Les participants ont estimé que, conformément aux attentes de la population libanaise, le modèle de développement du pays devait être repensé afin de le replacer sur une trajectoire de développement durable et axée sur l’humain. L’aide humanitaire ne saurait être une solution de longue durée et la mise au point d’un programme avec le FMI doit s’inscrire dans la perspective d’un renouvellement de la gouvernance et dans celle d’un nouveau modèle de développement s’appuyant sur l’Agenda de développement durable à l’horizon 2030.

Les participants s’inquiètent des retards de l’enquête sur l’explosion du 4 août. Ils relèvent aussi, avec préoccupation, la situation opérationnelle du port de Beyrouth. Ils appellent les autorités libanaises à prendre, sans délai, les mesures nécessaires à sa maintenance adéquate et à la reconstruction des parties du port détruites.

La première richesse du Liban est sa population.
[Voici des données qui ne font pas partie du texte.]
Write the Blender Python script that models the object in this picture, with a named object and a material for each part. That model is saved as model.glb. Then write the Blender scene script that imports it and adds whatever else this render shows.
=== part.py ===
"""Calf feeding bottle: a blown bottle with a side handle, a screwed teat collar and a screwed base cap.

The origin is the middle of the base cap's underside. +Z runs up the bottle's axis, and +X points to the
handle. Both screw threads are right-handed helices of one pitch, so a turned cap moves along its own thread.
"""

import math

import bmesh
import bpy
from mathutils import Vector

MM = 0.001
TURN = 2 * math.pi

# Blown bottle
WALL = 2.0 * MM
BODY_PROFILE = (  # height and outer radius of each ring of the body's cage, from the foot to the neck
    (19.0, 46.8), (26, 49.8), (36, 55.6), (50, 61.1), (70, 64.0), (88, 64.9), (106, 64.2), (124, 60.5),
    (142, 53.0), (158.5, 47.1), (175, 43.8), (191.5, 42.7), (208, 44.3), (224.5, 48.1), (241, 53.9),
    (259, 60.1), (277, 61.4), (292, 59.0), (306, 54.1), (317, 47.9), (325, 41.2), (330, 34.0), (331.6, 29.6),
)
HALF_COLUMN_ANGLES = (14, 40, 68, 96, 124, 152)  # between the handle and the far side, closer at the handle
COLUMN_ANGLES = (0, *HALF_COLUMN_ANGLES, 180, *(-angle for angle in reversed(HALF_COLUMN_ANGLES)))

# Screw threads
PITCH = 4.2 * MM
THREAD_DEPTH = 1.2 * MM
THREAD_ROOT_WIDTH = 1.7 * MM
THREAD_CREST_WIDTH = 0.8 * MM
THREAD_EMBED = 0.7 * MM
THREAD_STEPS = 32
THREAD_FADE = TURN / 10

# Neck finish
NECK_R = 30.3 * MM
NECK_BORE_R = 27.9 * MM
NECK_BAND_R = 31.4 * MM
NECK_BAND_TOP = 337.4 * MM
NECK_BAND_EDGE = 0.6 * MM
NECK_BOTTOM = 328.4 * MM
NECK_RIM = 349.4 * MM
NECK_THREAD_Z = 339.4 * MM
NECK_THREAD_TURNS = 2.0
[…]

La crise et les effets de l’impasse politique poussent des Libanais de plus en plus nombreux à quitter leur pays. Il s’agit d’un risque majeur pour l’avenir du pays, qui fragilise dès à présent les secteurs d’excellence du Liban, en particulier l’éducation et la santé.

Les participants à la Conférence ont souligné que la formation d’un gouvernement engageant sans délai les réformes indispensables est la première étape d’un effort soutenu visant à répondre aux défis auxquels est confronté le Liban. Les participants se tiennent aux côtés des Libanais sur cette voie, et entendent poursuivre leur dialogue avec les institutions nationales et la société civile libanaises. Ils confirment leur détermination à déployer tous les instruments disponibles pour apporter une aide directe à la population. Mais la fourniture d’une assistance économique et financière structurelle exigera des changements en profondeur de la part des responsables politiques libanais.